── Material

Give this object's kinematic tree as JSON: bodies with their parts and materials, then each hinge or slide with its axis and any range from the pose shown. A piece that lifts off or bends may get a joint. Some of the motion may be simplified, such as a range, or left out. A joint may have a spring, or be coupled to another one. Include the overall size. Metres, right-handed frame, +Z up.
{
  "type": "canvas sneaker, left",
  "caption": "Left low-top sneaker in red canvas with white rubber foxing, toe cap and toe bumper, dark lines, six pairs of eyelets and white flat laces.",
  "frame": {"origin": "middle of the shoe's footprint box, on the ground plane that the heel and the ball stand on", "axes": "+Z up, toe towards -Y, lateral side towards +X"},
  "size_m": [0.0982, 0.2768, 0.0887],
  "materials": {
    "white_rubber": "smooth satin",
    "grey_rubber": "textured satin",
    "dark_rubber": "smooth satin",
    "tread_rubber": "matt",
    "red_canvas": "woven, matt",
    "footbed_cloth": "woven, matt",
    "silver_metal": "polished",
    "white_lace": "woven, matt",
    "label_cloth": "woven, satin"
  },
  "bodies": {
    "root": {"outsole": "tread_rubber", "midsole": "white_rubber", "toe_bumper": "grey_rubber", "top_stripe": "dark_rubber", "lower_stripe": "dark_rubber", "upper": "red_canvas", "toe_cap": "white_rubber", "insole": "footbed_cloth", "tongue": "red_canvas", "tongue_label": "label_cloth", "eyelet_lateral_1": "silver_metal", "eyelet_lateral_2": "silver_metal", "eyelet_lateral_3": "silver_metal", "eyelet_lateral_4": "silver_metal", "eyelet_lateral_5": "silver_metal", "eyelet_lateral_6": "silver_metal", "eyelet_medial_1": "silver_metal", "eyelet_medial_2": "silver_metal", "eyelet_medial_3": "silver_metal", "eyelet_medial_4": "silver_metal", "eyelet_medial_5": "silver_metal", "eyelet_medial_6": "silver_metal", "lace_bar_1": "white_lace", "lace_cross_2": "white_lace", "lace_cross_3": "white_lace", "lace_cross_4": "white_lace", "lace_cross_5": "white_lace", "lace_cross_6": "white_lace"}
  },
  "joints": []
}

────

Restate the data above exactly, keeping each word as it stands.

Give this object's kinematic tree as JSON: bodies with their parts and materials, then each hinge or slide with its axis and any range from the pose shown. A piece that lifts off or bends may get a joint. Some of the motion may be simplified, such as a range, or left out. A joint may have a spring, or be coupled to another one. Include the overall size. Metres, right-handed frame, +Z up.
{
  "type": "canvas sneaker, left",
  "caption": "Left low-top sneaker in red canvas with white rubber foxing, toe cap and toe bumper, dark lines, six pairs of eyelets and white flat laces.",
  "frame": {"origin": "middle of the shoe's footprint box, on the ground plane that the heel and the ball stand on", "axes": "+Z up, toe towards -Y, lateral side towards +X"},
  "size_m": [0.0982, 0.2768, 0.0887],
  "materials": {
    "white_rubber": "smooth satin",
    "grey_rubber": "textured satin",
    "dark_rubber": "smooth satin",
    "tread_rubber": "matt",
    "red_canvas": "woven, matt",
    "footbed_cloth": "woven, matt",
    "silver_metal": "polished",
    "white_lace": "woven, matt",
    "label_cloth": "woven, satin"
  },
  "bodies": {
    "root": {"outsole": "tread_rubber", "midsole": "white_rubber", "toe_bumper": "grey_rubber", "top_stripe": "dark_rubber", "lower_stripe": "dark_rubber", "upper": "red_canvas", "toe_cap": "white_rubber", "insole": "footbed_cloth", "tongue": "red_canvas", "tongue_label": "label_cloth", "eyelet_lateral_1": "silver_metal", "eyelet_lateral_2": "silver_metal", "eyelet_lateral_3": "silver_metal", "eyelet_lateral_4": "silver_metal", "eyelet_lateral_5": "silver_metal", "eyelet_lateral_6": "silver_metal", "eyelet_medial_1": "silver_metal", "eyelet_medial_2": "silver_metal", "eyelet_medial_3": "silver_metal", "eyelet_medial_4": "silver_metal", "eyelet_medial_5": "silver_metal", "eyelet_medial_6": "silver_metal", "lace_bar_1": "white_lace", "lace_cross_2": "white_lace", "lace_cross_3": "white_lace", "lace_cross_4": "white_lace", "lace_cross_5": "white_lace", "lace_cross_6": "white_lace"}
  },
  "joints": []
}